Microsoft Fabric domains group workspaces by business area at the tenant level with delegated governance, unlike capacities, shortcuts, or folders. Domains exist precisely to map data ownership onto business areas: an administrator assigns whole workspaces to a domain, delegates a domain admin, and applies domain-scoped settings, which capacity assignment, OneLake shortcuts, and within-workspace folders cannot do because they govern compute, data access, and intra-workspace layout respectively.
Why A is wrong: Capacity governs compute and billing, not logical content grouping; several unrelated groups can share one capacity and one group can span several capacities, so the capacity boundary does not provide the data-ownership grouping described.
Why B is wrong: A shortcut surfaces data items in place across workspaces, but it is a data-access mechanism, not a tenant grouping with delegated governance, so it cannot give each group its own managed boundary and landing page.
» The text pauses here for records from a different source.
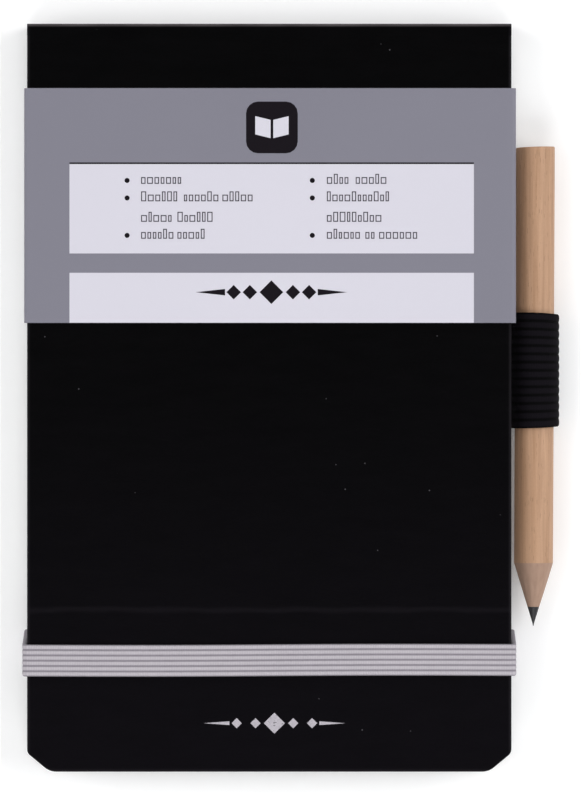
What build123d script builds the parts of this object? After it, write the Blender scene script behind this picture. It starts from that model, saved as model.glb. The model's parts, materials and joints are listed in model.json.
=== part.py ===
from build123d import *
import math
import os

# Pocket notebook that opens at its head, held shut by an elastic strap, with a pencil in an
# elastic loop and a card sleeve round the front cover. Millimetres.
# The book lies on its back: the origin is the centre of the back cover's outer face, +X goes to
# the pencil, +Y to the spine and +Z out of the front cover.

# Case: two boards and a spine board inside one covering cloth
COVER_WIDTH = 90.0
COVER_LENGTH = 139.0
CORNER_CUT_X = 4.2        # the free end's corners are cut across and rounded
CORNER_CUT_Y = 3.5
CORNER_RADIUS = 3.6
BOARD = 1.4
CLOTH = 0.25
TURN_IN = 12.0            # cloth folded over onto the inner face of each board
SPINE_GAP = 0.65          # between the boards' ends and the spine board

# Paper
ENDPAPER = 0.12
SECTION = 0.76            # ten leaves
SECTIONS = 10
PAGE_INSET = 1.4
PASTEDOWN_INSET = 1.6
MULL = 0.12               # open cloth that ties the pages to the case
SPINE_MULL = 0.25         # the same cloth, soaked with glue where it is on the spine
MULL_FLANGE = 12.0
ADHESIVE = 0.3
SHUT_GAP = 0.5            # air between the shut front cover and the first leaf

# Thread through the folds of the sections
THREAD_DIAMETER = 0.28
THREAD_STATIONS = 6
THREAD_PITCH = 14.0

# Elastic strap
STRAP_WIDTH = 5.9
STRAP = 0.9
STRAP_CENTRE_Y = -48.75   # across the front
STRAP_LEAN = 2.4          # how far nearer the spine its ends are at the back board
TAB_LENGTH = 12.0         # glued in the back board

# Pencil and its loop
PENCIL_DIAMETER = 7.3
LEAD_DIAMETER = 2.2
PENCIL_LENGTH = 89.4
PENCIL_TIP_Y = -42.6
POINT_LENGTH = 11.8
POINT_BLUNT = 0.15
PENCIL_X = 49.5           # of its axis, at the middle of the loop
PENCIL_Z = 5.2
PENCIL_LEAN = 0.26        # degrees, its head away from the book
PENCIL_END_ROUND = 0.3
LOOP_WIDTH = 21.6
LOOP_CENTRE_Y = 5.1
LOOP_X = 49.55
LOOP_BORE = 7.8
LOOP_WALL = 0.7
LOOP_TAIL = 1.0           # both ends pressed together in the back board
LOOP_TAIL_BASE = 0.65

# Card sleeve round the front cover
SLEEVE_LENGTH = 43.6
SLEEVE_CENTRE_Y = 35.7
SLEEVE_CARD = 0.25
SLEEVE_LEFT = -45.55
SLEEVE_RIGHT = 45.85
SLEEVE_PLAY = 0.05

# Foil ornament pressed into the front cover
FOIL = 0.05
FOIL_RECESS = 0.06
FOIL_X = 0.95
FOIL_Y = -60.45
FOIL_LENGTH = 26.3
FOIL_LOZENGE = 3.9
FOIL_SMALL_LOZENGE = 1.9
FOIL_LOZENGE_PITCH = 3.5
FOIL_RULE = 0.7

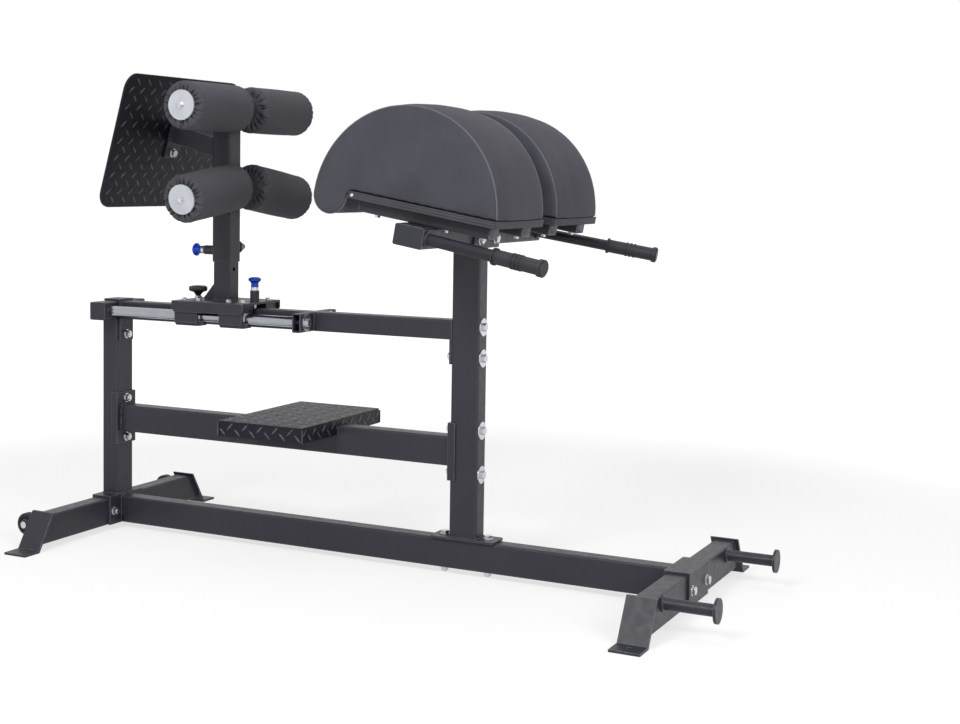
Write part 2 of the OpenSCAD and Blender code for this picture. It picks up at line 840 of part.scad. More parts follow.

Why C is correct: Domains are the tenant-level construct for grouping workspaces by business area, with delegated domain admins, domain-scoped governance, and a domain landing experience, which is exactly the per-group ownership and grouping the administrator wants.
Why D is wrong: Folders organise items within a single workspace and do not provide separate, delegated governance per group across multiple workspaces; the requirement is a tenant-level grouping of whole workspaces, which folders cannot express.